Um solchen Wartefrust zu vermeiden, kündigte Salke etwas kryptisch an, dass man künftig auf eigene Testwerte und einige Zuschauerdaten zurückgreifen werde, um Entscheidungen über neue Formate zu fällen. Viele Projekte wie etwa die kommende „Herr der Ringe“-Serie werden inzwischen gar direkt ohne Pilotphase bestellt. Konkurrent Netflix geht bei den eigenproduzierten Serien genauso vor.
Alternative zu Netflix
Auch wenn sich der Produktionsprozess von Amazon-Serien nun also dem anderer Streaming-Dienste wie etwa Netflix annähert, will man sich von diesen weiterhin abgrenzen. Salke machte mit einem klaren Seitenhieb in Richtung Netflix klar, dass man weiterhin eher auf Qualität statt auf Quantität setzen wolle. Demzufolge soll der Output nicht so massiv erhöht werden, wie das bei Netflix der Fall ist, wo 2018 im Zuge einer milliardenschweren Investition so viele Original-Stoffe erscheinen sollen wie in noch keinem Jahr zuvor. Bei Amazon soll laut Salke eine „besser betreute Gruppe talentierter Serienmacher“ aufgebaut werden, für die bei der Umsetzung der „bestmöglichen Inhalte“ „Originalität, kreative Exzellenz und Unterhaltung“ an allererster Stelle stehen sollen.
Neue Serien von Nicole Kidman und Reese Witherspoon
Auch wenn Amazon in Sachen Veröffentlichungs-Frequenz vielleicht nicht mit Netflix gleichzieht, sind auch bei dem Online-Händler aktuell zahlreiche Formate in der Entwicklung.
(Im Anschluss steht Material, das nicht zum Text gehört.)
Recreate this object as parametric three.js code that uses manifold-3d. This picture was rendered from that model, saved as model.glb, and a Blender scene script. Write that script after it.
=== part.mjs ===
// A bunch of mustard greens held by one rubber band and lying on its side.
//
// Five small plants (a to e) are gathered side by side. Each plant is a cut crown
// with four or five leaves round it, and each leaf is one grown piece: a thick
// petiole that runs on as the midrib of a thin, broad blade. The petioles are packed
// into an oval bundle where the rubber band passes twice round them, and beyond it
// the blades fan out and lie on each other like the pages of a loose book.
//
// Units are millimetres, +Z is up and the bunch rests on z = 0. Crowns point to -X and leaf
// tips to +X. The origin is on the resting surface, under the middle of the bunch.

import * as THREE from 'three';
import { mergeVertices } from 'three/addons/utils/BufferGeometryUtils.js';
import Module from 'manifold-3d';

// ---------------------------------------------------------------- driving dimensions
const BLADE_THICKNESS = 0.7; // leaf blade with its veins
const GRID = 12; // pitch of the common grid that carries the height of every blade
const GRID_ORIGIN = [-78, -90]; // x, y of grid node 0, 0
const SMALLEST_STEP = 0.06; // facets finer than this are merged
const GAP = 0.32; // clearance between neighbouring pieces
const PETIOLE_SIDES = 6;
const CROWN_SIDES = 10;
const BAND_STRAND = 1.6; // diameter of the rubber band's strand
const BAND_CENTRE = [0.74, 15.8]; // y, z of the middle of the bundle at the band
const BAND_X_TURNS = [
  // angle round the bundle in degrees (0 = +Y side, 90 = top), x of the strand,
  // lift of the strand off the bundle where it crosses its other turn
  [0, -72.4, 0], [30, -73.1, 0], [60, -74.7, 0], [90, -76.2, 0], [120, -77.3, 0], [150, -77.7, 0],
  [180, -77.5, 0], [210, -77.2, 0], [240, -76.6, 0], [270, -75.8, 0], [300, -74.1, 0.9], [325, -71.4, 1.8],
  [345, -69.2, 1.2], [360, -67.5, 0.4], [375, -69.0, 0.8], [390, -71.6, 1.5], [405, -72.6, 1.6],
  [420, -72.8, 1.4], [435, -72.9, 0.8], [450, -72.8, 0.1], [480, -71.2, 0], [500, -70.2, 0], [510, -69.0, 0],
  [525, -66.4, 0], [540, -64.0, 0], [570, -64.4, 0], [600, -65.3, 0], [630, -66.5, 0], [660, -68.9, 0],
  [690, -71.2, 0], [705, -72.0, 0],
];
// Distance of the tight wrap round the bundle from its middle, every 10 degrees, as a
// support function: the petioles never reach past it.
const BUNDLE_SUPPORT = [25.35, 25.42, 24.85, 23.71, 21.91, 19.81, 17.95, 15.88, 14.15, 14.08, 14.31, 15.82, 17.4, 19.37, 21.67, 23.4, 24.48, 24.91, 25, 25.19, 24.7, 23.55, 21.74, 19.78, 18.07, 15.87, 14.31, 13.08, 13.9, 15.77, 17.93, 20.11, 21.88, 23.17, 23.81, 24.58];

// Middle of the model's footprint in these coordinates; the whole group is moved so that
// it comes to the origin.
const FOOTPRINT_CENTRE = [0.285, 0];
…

Zu den neuesten bestätigten Serien gehören die von Oscarpreisträgerin Reese Witherspoon produzierte Musikserie „Daisy Jones & The Six“ über den Aufstieg einer fiktiven Rockband im L.A. der 1970er Jahre, die Horrorserie „Them“, die vom „Parks And Recreation“-Co-Schöpfer Greg Daniels kreierte romantische Sci-Fi-Satire „Upload“ sowie die Bestseller-Adaption „The Expatriates“, bei der Hollywood-Star Nicole Kidman als Ausführende Produzentin zu den treibenden kreativen Kräften gehört.